SPRING'S LOOKING-GLASS
LONDON EDWARD ARNOLD.

An idea is widespread among keepers, if not among employers, that they are privileged, by virtue of their office, to kill off superfluous cock pheasants for ten days after the end of the season. The mistake may have arisen from the fact that licensed dealers in game may expose game for sale for ten days after the end of the shooting season. We knew an old keeper whose antipathy to superfluous cocks was deeply rooted: the sight of too many cocks maddened him. By an ingenious argument he was able to overcome his legal and conscientious scruples as to disposing of the unnecessary game. The legal scruples troubled him more than those of conscience; but this argument always prevailed: "It is not lawful to take cocks killed out of season to my master's larder. But if I should happen to have any dead ones to dispose of it would be a sinful waste to throw them away. Therefore, it will be best if I eat them myself."

Beaters' Sport

Among others whose days of sport end with the season are those little considered sportsmen, the beaters. While making sport for others, they find opportunities for themselves, and it would be a churlish host or keeper who grudged the poor beaters the rabbits which occasionally they knock over with their sticks. But their love of sport becomes too marked when, in a gang, they creep along stealthily on the look-out for crouching rabbits for their own bagging, instead of plying their sticks with a will on the cover to drive forward game. They show some skill of a rough sort, and considerable woodcraft. A man gives no sign that he has seen a rabbit, his stride is unhalting as he comes up, and it is without any flourish that suddenly a swift, deft blow of the stick is delivered, aimed a little forward of the head. Too late, the rabbit knows its fatal mistake in thinking that the slow eyes of man had passed it over, as it crouched in its seat.

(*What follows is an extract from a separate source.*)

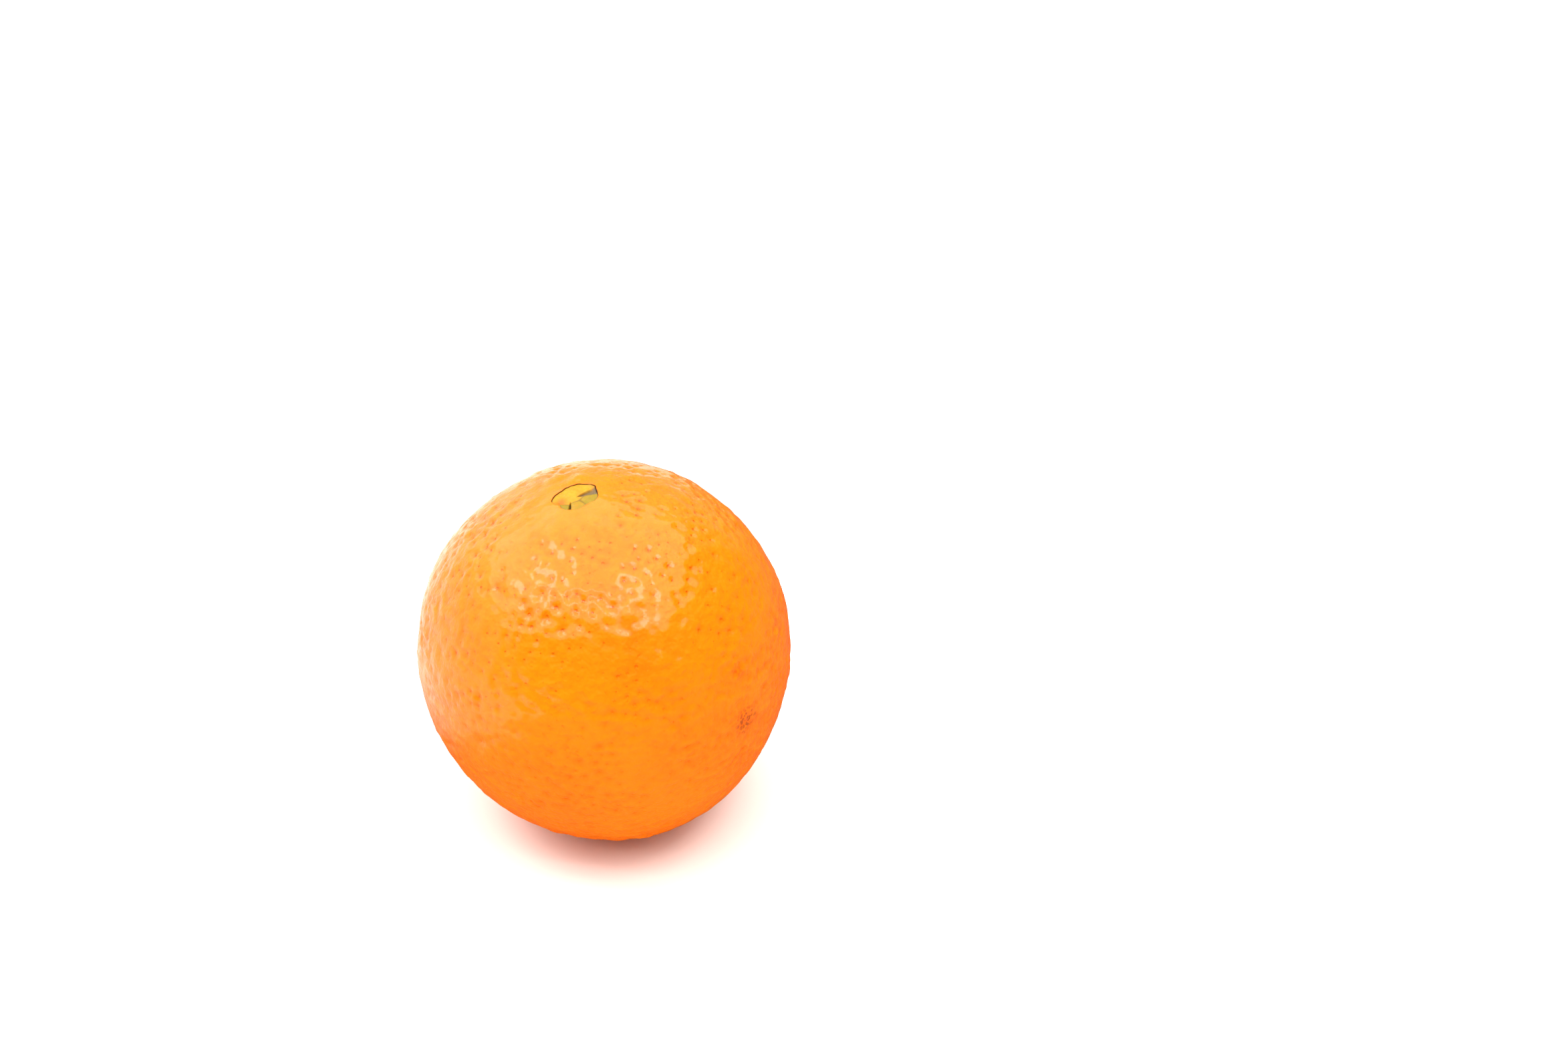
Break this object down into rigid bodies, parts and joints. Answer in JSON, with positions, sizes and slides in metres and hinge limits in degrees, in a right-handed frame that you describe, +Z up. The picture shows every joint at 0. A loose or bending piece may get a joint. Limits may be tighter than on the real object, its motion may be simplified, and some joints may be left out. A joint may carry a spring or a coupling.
{
  "type": "orange",
  "caption": "Whole fresh orange, nearly round, with a navel opening on top and a dried stem button underneath, resting on a small flat spot.",
  "frame": {"origin": "on the surface that the orange rests on, under the middle of its overall box", "axes": "+Z up, out of the resting spot; -Y towards the front, where the navel leans slightly; -X towards the side that the navel leans to and +X towards the side that the stem end leans to"},
  "size_m": [0.076, 0.0762, 0.0778],
  "materials": {
    "peel": "waxy orange rind, pitted with fine oil pores, satin with soft glints",
    "dry_stem": "dry, dull, brownish green",
    "fruitlet": "smooth, moist yellow to yellow-green lobes, satin"
  },
  "bodies": {
    "root": {"fruit": "peel", "stem_button": "dry_stem"}
  },
  "joints": []
}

The law forbids any man to shoot either partridge or pheasant when the last second has passed away of the last minute of the first hour after sunset on the first day of February. No doubt the law-makers were mindful that the light one hour after sunset at the beginning of February would make it extremely difficult for a sportsman to hit a flying pheasant or partridge. The law-makers wisely drew no distinction between misses and hits—pheasant-shooting means, they held, shooting at a pheasant with evident intent to kill. What is hard to understand about the law is why the season does not end with the last day of January. Remembering that February 1 is often the day when the keeper goes from the old shoot to the new, we think it would be decidedly better for game that the day should be put out of season. It would be the worse for the poacher. As things are, February 1 is often a day of anarchy. And it would be a good plan if dog licences and the game season were made to end on the same day—the one expiration would serve as a reminder of the other.

Tailless Cocks

If a pheasant is seen without a tail in the early part of the shooting season the cause may be put down as fox. Probably the tail has been lost through an ill-judged effort to capture the pheasant made by some inexperienced cub—the old fox well knows how important it is to grip the body of a bird, not merely feathers. But the end of the season also is a likely time for seeing birds, especially cocks, without tails. The cause then is not foxes' failures. Long before Christmas, even the foxes of the year are old in cunning, while the birds whom they robbed of tails in the days of their callow cubhood will have grown fresh feathers long since. The cock pheasant who must face courting days without a tail probably owes his loss of tail and dignity to a gunner who aimed too far behind, firing at close quarters.

But if you should see several cocks without tails at the end of the season the fewer questions you ask the keeper in public the better: the birds are the superfluous ones of those captured for the laying pens, and have been for a time imprisoned to provide a spirited ending to the last days of shooting. The keeper is not proud of them, and no doubt they are sorry for themselves.